He looked at her anxiously. ‘In fact,’ he continued, ‘I think we ought almost to go at once. You are obviously in need of a very strong sensation.’
She sprang to her feet. ‘Yes, Don, I am. But who am I? Where am I? I’ve got a brain and a body and a will, but I can’t feel anything. I can’t. I can’t. I don’t believe you can, either. We aren’t either of us here. We’re never here. We’re over the border somewhere. We can’t catch ourselves. We . . .’
She stopped suddenly, breathlessly. The black face of Rastus was peering through the door.

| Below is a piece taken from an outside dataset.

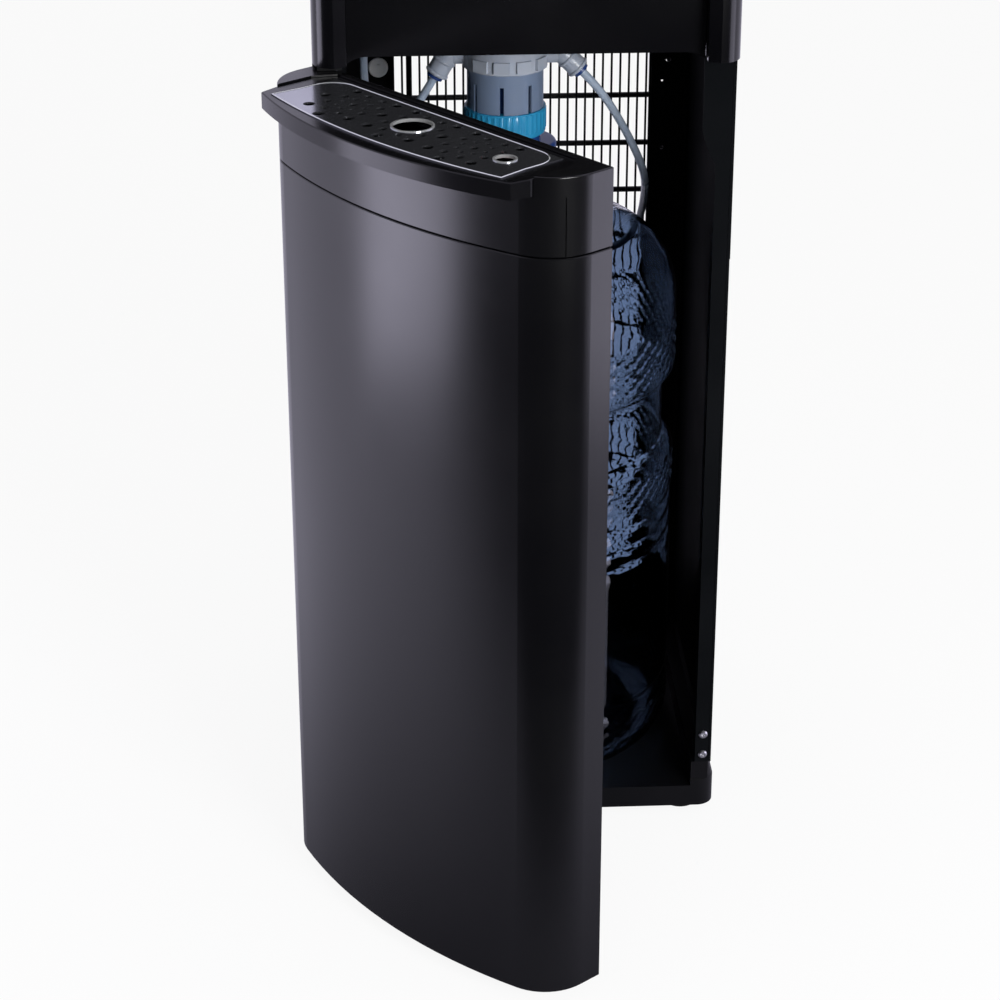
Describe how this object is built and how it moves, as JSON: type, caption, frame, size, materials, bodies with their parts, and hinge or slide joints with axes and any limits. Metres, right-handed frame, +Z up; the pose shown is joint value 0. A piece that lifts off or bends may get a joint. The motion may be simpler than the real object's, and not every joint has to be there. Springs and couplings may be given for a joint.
{
  "type": "bottom load water cooler",
  "caption": "Free-standing bottom-load water cooler with hinged bowed door, lift-out drip tray on the door, bottle bay with filter and hoses, rear wire condenser and dispensing head.",
  "frame": {"origin": "on the floor, on the cabinet's middle line, at the plane of its front edge", "axes": "+X to the right as you face the cooler, +Y to the back, +Z up"},
  "size_m": [0.3552, 0.5732, 1.055],
  "materials": {
    "door_black": "moulded, satin gloss",
    "door_inner_black": "matt",
    "door_seal_black": "matt",
    "hinge_black": "satin",
    "tray_black": "gloss",
    "grille_black": "fine textured, bright bevelled edge",
    "bright_ring": "polished",
    "float_red": "satin",
    "cabinet_black": "satin",
    "rear_black": "satin",
    "condenser_black": "matt",
    "base_black": "satin",
    "foot_rubber": "matt",
    "screw_steel": "bright",
    "plug_white": "satin",
    "bottle_blue": "clear, tinted",
    "cap_blue": "satin",
    "tube_white": "satin",
    "hose_grey": "translucent",
    "fitting_white": "frosted",
    "collet_blue": "satin",
    "canister_frost": "frosted",
    "ring_cyan": "clear, tinted",
    "filter_blue": "satin",
    "core_blue": "matt",
    "housing_black": "gloss",
    "fascia_grey": "gloss",
    "button_silver": "satin",
    "lens_clear": "clear",
    "spout_black": "gloss",
    "foam_white": "foam",
    "tank_steel": "brushed",
    "compressor_black": "gloss",
    "pipe_copper": "drawn",
    "pump_white": "satin",
    "fitting_black": "satin",
    "rocker_red": "gloss",
    "rocker_green": "gloss"
  },
  "bodies": {
    "cabinet": {"lower_hinge": "hinge_black", "upper_hinge": "hinge_black", "right_side_panel": "cabinet_black", "left_side_panel": "cabinet_black", "door_jambs": "cabinet_black", "mid_shelf": "cabinet_black", "tank_shelf": "cabinet_black", "rear_panel": "rear_black", "condenser_tube": "condenser_black", "condenser_wires": "condenser_black", "condenser_rails": "condenser_black", "base": "base_black", "feet": "foot_rubber", "jamb_screws": "screw_steel", "service_plug": "plug_white", "bottle": "bottle_blue", "probe_cap": "cap_blue", "suction_tube": "tube_white", "hose_bulkhead": "tube_white", "supply_hose": "hose_grey", "outlet_hose": "hose_grey", "right_elbow": "fitting_white", "left_elbow": "fitting_white", "filter_head": "fitting_white", "collets": "collet_blue", "front_housing": "housing_black", "top_cover": "housing_black", "alcove_panel": "housing_black", "fascia": "fascia_grey", "indicator_lenses": "lens_clear", "spouts": "spout_black", "cold_insulation": "foam_white", "cold_tank": "tank_steel", "hot_tank": "tank_steel", "compressor": "compressor_black", "discharge_pipe": "pipe_copper", "water_pump": "pump_white", "power_inlet": "fitting_black", "switch_plate": "fitting_black", "drain_plug": "fitting_black"},
    "door": {"door_shell": "door_black", "door_band": "door_black", "door_top": "door_black", "door_bottom_cap": "door_inner_black", "door_liner": "door_inner_black", "door_magnet": "door_seal_black"},
    "tray": {"drip_tray": "tray_black", "tray_basin": "tray_black"},
    "grille": {"tray_grille": "grille_black", "grille_rings": "bright_ring"},
    "float": {"tray_float": "float_red"},
    "filter": {"filter_canister": "canister_frost", "filter_ring": "ring_cyan", "filter_bottom_cap": "filter_blue", "filter_core": "core_blue"},
    "hot_key": {"hot_button": "button_silver"},
    "room_key": {"room_button": "button_silver"},
    "cold_key": {"cold_button": "button_silver"},
    "hot_switch": {"hot_rocker": "rocker_red"},
    "cold_switch": {"cold_rocker": "rocker_green"}
  },
  "joints": [
    {"name": "door_hinge", "type": "hinge", "parent": "cabinet", "child": "door", "pos_m": [-0.1455, -0.0055, 0.014], "axis": [0, 0, -1], "range_deg": [-51.5, 38.5]},
    {"name": "tray_lift", "type": "slide", "parent": "door", "child": "tray", "axis": [0, 0, 1], "range_m": [0, 0.06]},
    {"name": "grille_lift", "type": "slide", "parent": "tray", "child": "grille", "axis": [0, 0, 1], "range_m": [0, 0.04]},
    {"name": "float_rise", "type": "slide", "parent": "tray", "child": "float", "axis": [0, 0, 1], "range_m": [0, 0.004]},
    {"name": "filter_twist", "type": "hinge", "parent": "cabinet", "child": "filter", "pos_m": [-0.01, 0.11, 0.624], "axis": [0, 0, 1], "range_deg": [0, 50]},
    {"name": "hot_press", "type": "slide", "parent": "cabinet", "child": "hot_key", "axis": [0.1645, 0.9864, 0], "range_m": [0, 0.0025], "stiffness_N_per_m": 300, "springref_m": -0.003},
    {"name": "room_press", "type": "slide", "parent": "cabinet", "child": "room_key", "axis": [0, 1, 0], "range_m": [0, 0.0025], "stiffness_N_per_m": 300, "springref_m": -0.003},
    {"name": "cold_press", "type": "slide", "parent": "cabinet", "child": "cold_key", "axis": [-0.1645, 0.9864, 0], "range_m": [0, 0.0025], "stiffness_N_per_m": 300, "springref_m": -0.003},
    {"name": "cold_rocker_turn", "type": "hinge", "parent": "cabinet", "child": "cold_switch", "pos_m": [-0.12, 0.294, 0.96], "axis": [-1, 0, 0], "range_deg": [0, 16]},
    {"name": "hot_rocker_turn", "type": "hinge", "parent": "cabinet", "child": "hot_switch", "pos_m": [-0.088, 0.294, 0.96], "axis": [-1, 0, 0], "range_deg": [0, 16]}
  ]
}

‘Cocktails, Rastus,’ said his lordship with a yawn.
Julia turned her back.
6 Author’s note. The name of this famous journalist, on second thoughts, had better be omitted.
CHAPTER EIGHTEEN
The evening of the same day.
Brian was rushing round his flat in a state approaching panic. For Julia had just rung him
up to say that she was coming to pay him a visit – ‘after dinner, for a cigarette’ – and it was already nearly ten.
What ought to be done first? The lights, obviously. Julia could never bear to sit under these glaring globes with their china shades. But how could he improve them? He had an inspiration, and hurried to a drawer in his bedroom, from which he produced two handkerchiefs, one red and one blue. Then, standing on a chair, he fastened these round the offending bulbs.

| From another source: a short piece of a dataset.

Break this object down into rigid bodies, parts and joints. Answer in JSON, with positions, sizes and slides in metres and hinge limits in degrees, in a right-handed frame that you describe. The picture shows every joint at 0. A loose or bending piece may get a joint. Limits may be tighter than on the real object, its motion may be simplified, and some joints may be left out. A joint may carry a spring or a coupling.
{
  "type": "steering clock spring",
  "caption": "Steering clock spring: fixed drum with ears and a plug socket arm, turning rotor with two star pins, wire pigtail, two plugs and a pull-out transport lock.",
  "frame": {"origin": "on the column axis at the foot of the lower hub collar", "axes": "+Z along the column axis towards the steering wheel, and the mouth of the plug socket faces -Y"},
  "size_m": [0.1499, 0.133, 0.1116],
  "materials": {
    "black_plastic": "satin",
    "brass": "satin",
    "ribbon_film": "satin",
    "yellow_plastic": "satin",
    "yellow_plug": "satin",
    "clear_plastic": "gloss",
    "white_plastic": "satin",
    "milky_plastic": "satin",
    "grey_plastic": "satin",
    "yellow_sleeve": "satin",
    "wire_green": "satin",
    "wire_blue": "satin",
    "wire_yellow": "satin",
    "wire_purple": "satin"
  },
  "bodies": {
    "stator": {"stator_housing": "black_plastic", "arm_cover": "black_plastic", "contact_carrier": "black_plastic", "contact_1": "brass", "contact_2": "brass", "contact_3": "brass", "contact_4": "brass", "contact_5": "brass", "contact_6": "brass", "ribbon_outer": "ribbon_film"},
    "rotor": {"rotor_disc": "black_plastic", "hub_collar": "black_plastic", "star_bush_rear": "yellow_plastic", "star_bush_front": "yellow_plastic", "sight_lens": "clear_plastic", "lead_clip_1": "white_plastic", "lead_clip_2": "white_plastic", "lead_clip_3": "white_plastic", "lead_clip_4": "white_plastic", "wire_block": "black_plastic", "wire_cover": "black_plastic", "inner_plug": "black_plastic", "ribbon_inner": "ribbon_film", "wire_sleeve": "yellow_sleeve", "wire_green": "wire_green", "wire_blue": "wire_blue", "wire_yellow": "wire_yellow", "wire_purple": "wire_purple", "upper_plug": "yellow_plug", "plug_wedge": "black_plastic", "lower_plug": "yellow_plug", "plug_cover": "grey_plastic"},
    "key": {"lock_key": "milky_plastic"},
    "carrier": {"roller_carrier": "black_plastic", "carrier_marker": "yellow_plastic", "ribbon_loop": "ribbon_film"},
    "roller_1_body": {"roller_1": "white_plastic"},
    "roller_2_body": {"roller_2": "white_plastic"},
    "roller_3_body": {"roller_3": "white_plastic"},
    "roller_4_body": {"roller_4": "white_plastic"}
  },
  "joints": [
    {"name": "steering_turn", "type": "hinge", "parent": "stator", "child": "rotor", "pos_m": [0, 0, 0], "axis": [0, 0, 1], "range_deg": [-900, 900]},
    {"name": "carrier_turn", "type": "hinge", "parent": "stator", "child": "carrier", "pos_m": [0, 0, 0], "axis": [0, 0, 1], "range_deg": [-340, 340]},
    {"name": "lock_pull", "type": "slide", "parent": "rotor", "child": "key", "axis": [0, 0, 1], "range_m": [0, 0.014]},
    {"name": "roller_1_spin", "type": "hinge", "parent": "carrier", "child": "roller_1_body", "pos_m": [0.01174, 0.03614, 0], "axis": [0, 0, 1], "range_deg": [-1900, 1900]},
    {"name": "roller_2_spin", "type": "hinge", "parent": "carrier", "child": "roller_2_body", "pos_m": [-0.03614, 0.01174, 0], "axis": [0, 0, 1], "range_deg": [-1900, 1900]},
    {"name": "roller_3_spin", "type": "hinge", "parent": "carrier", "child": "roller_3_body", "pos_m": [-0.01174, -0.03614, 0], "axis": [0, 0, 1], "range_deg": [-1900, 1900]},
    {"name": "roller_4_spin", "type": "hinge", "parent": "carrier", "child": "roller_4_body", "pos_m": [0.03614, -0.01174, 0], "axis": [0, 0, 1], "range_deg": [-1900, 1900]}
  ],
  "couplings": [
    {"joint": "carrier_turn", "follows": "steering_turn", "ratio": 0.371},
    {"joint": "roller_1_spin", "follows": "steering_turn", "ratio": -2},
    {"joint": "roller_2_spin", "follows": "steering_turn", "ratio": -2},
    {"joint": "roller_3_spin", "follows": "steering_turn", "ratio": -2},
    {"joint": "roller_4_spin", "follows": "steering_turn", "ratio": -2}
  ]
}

The effect was singular. Half of the room was bathed in a lurid blood-colour, the other half plunged in a depressing shadow. Moreover, bright chinks of white light escaped and mercilessly illuminated the cracked ceiling. Besides, even if the radiance had been uniform, the things themselves looked so odd. Like trippers on the beach with handkerchiefs tied round their heads to keep off the sun. No. It wouldn’t do.
With fingers that trembled he removed the handkerchiefs, and the room was once more flooded with brilliant rays. What the devil could be done? He had once, as an experiment, painted a bulb with crimson lake, but it had only filled the room with a foul smell of burnt feathers and then exploded, deluging him with red-hot glass and fusing the lights. That would be a pretty way to welcome his lover, wouldn’t it?
Candles! What a fool he had been not to think of them before. He knew that there were some candles somewhere, and some shades too. A few minutes routing in a cupboard produced them. The candles were suspiciously nibbled in parts, but they were unmistakably candles. The shades were not so good. They were all smeared with black patches where they had been allowed to burn. Still, the patches were so numerous that they might almost be said to constitute a design. Well, that was the only way to look at it.
Now for the candlesticks. He paused, and bit his lip. For he remembered a pair, fashioned from old brass, which Walter had given him on his last birthday. After Walter had gone he had put them away, swearing never to take them out again. However, it was a question of necessity. He went to the cupboard, and from the lowest shelf he produced them, tarnished and covered with dust.